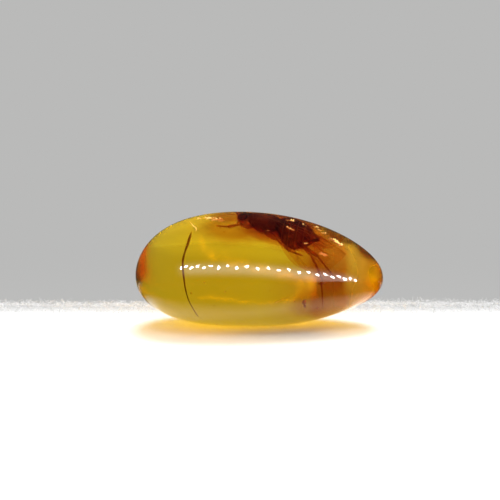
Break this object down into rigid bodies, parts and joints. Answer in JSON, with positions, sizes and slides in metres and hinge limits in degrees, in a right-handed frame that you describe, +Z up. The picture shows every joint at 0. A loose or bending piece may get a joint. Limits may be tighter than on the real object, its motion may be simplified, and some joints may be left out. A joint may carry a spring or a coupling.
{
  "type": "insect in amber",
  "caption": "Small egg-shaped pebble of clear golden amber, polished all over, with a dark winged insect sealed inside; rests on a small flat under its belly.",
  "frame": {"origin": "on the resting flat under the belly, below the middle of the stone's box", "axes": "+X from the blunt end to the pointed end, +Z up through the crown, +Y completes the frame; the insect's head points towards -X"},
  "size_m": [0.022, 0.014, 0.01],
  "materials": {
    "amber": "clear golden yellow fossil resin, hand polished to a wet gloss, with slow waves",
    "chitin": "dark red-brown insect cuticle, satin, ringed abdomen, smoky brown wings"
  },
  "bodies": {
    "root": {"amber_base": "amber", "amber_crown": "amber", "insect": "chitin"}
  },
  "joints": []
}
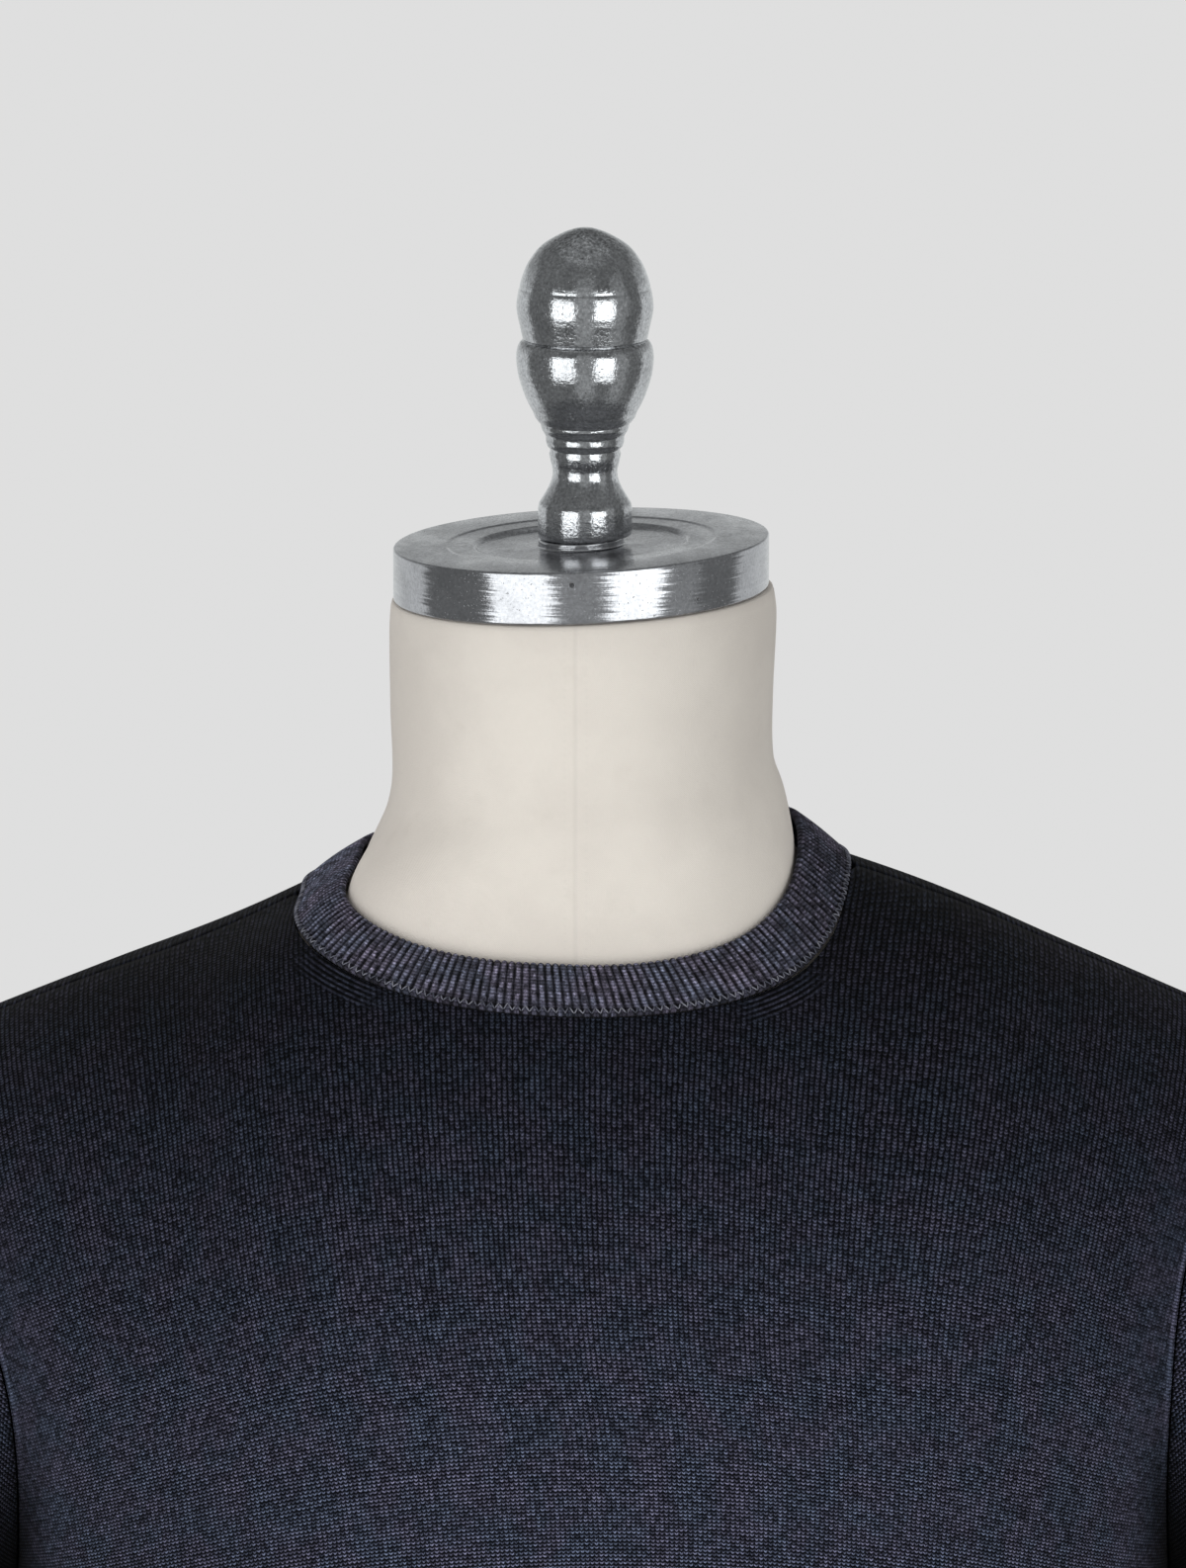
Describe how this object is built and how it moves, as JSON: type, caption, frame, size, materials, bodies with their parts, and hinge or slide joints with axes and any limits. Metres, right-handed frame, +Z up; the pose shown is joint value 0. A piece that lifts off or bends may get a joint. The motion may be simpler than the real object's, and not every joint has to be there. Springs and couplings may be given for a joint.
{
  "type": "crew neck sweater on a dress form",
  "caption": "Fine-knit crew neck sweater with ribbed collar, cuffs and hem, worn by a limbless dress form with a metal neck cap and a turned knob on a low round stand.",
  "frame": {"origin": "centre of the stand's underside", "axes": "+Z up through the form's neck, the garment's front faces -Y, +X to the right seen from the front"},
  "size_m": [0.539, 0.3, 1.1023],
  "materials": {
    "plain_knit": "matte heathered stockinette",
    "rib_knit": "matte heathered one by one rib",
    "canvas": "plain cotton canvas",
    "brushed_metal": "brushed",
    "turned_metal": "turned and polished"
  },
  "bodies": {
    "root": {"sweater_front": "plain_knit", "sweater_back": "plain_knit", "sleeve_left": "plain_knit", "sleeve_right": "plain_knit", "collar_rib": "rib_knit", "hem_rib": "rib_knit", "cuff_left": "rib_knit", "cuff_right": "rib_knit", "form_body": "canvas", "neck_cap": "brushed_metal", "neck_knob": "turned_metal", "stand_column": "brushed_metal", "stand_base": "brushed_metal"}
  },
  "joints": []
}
--
## What you have to do
Copy out the whole listing exactly as written.

## Output of the exercise
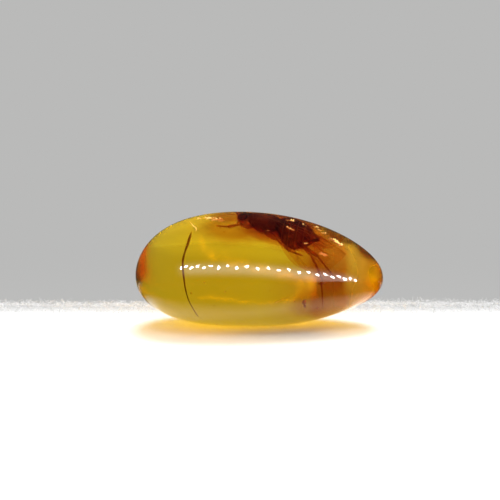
Break this object down into rigid bodies, parts and joints. Answer in JSON, with positions, sizes and slides in metres and hinge limits in degrees, in a right-handed frame that you describe, +Z up. The picture shows every joint at 0. A loose or bending piece may get a joint. Limits may be tighter than on the real object, its motion may be simplified, and some joints may be left out. A joint may carry a spring or a coupling.
{
  "type": "insect in amber",
  "caption": "Small egg-shaped pebble of clear golden amber, polished all over, with a dark winged insect sealed inside; rests on a small flat under its belly.",
  "frame": {"origin": "on the resting flat under the belly, below the middle of the stone's box", "axes": "+X from the blunt end to the pointed end, +Z up through the crown, +Y completes the frame; the insect's head points towards -X"},
  "size_m": [0.022, 0.014, 0.01],
  "materials": {
    "amber": "clear golden yellow fossil resin, hand polished to a wet gloss, with slow waves",
    "chitin": "dark red-brown insect cuticle, satin, ringed abdomen, smoky brown wings"
  },
  "bodies": {
    "root": {"amber_base": "amber", "amber_crown": "amber", "insect": "chitin"}
  },
  "joints": []
}
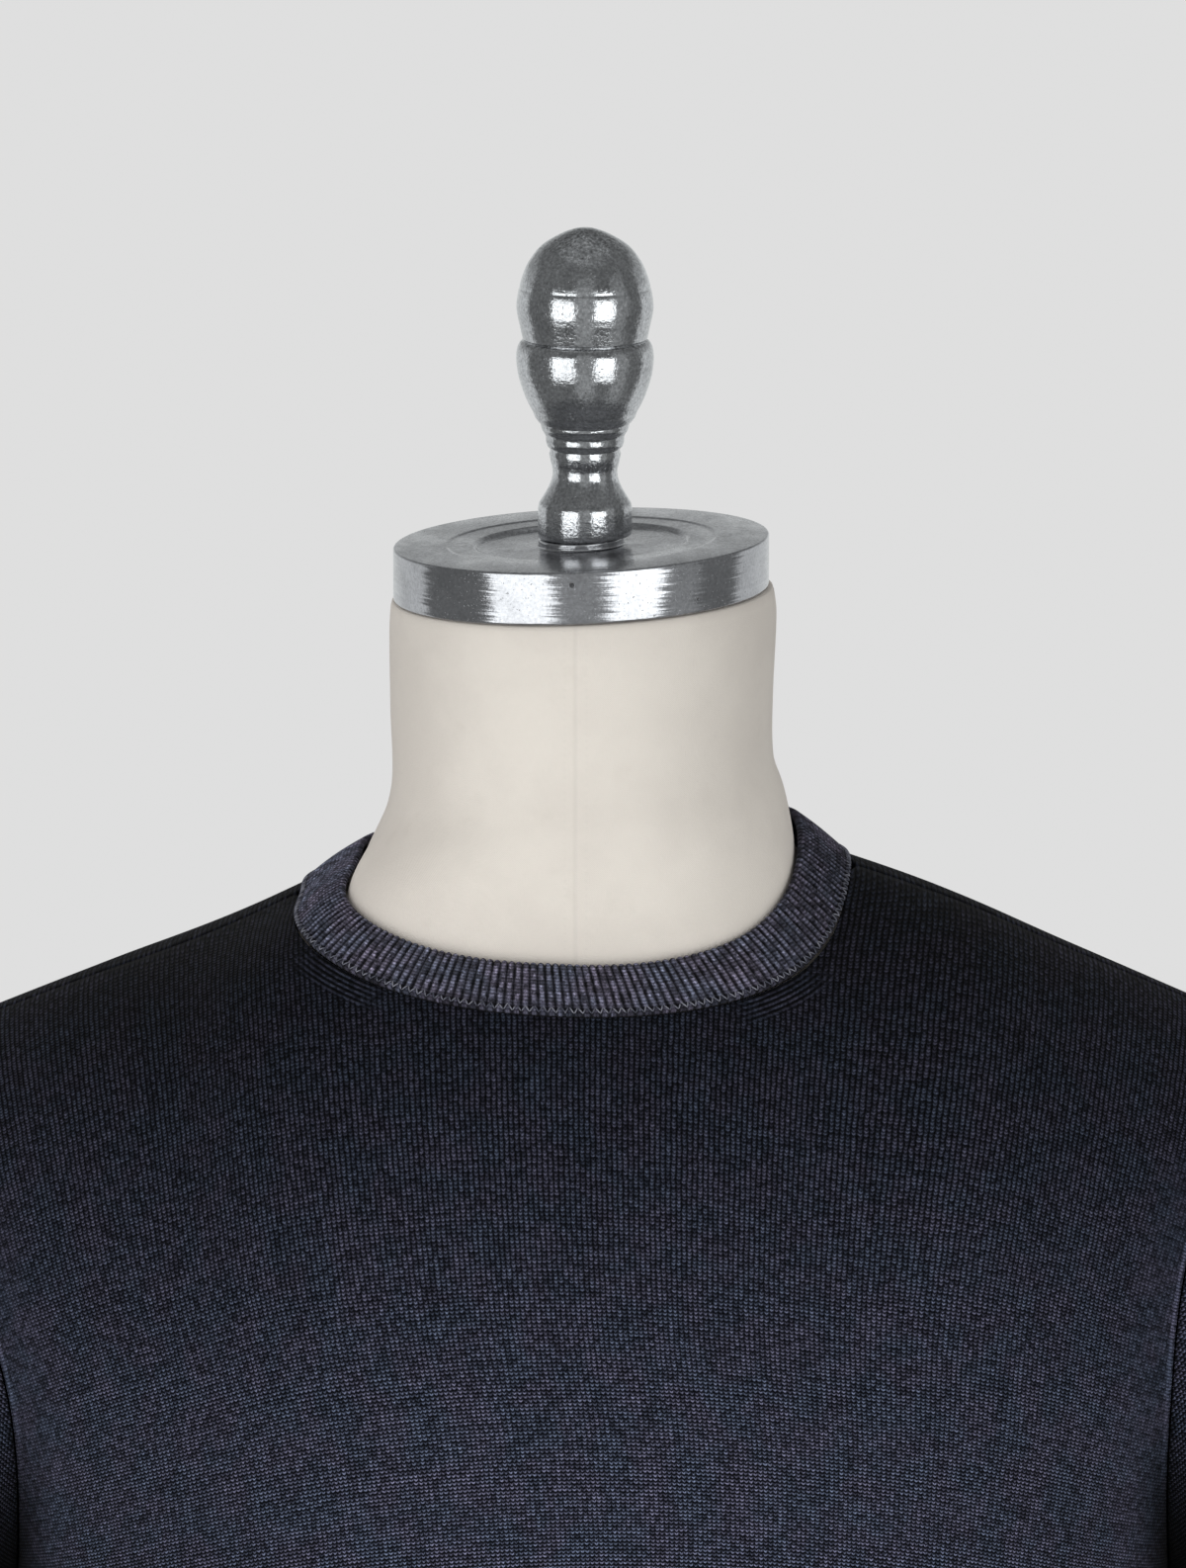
Describe how this object is built and how it moves, as JSON: type, caption, frame, size, materials, bodies with their parts, and hinge or slide joints with axes and any limits. Metres, right-handed frame, +Z up; the pose shown is joint value 0. A piece that lifts off or bends may get a joint. The motion may be simpler than the real object's, and not every joint has to be there. Springs and couplings may be given for a joint.
{
  "type": "crew neck sweater on a dress form",
  "caption": "Fine-knit crew neck sweater with ribbed collar, cuffs and hem, worn by a limbless dress form with a metal neck cap and a turned knob on a low round stand.",
  "frame": {"origin": "centre of the stand's underside", "axes": "+Z up through the form's neck, the garment's front faces -Y, +X to the right seen from the front"},
  "size_m": [0.539, 0.3, 1.1023],
  "materials": {
    "plain_knit": "matte heathered stockinette",
    "rib_knit": "matte heathered one by one rib",
    "canvas": "plain cotton canvas",
    "brushed_metal": "brushed",
    "turned_metal": "turned and polished"
  },
  "bodies": {
    "root": {"sweater_front": "plain_knit", "sweater_back": "plain_knit", "sleeve_left": "plain_knit", "sleeve_right": "plain_knit", "collar_rib": "rib_knit", "hem_rib": "rib_knit", "cuff_left": "rib_knit", "cuff_right": "rib_knit", "form_body": "canvas", "neck_cap": "brushed_metal", "neck_knob": "turned_metal", "stand_column": "brushed_metal", "stand_base": "brushed_metal"}
  },
  "joints": []
}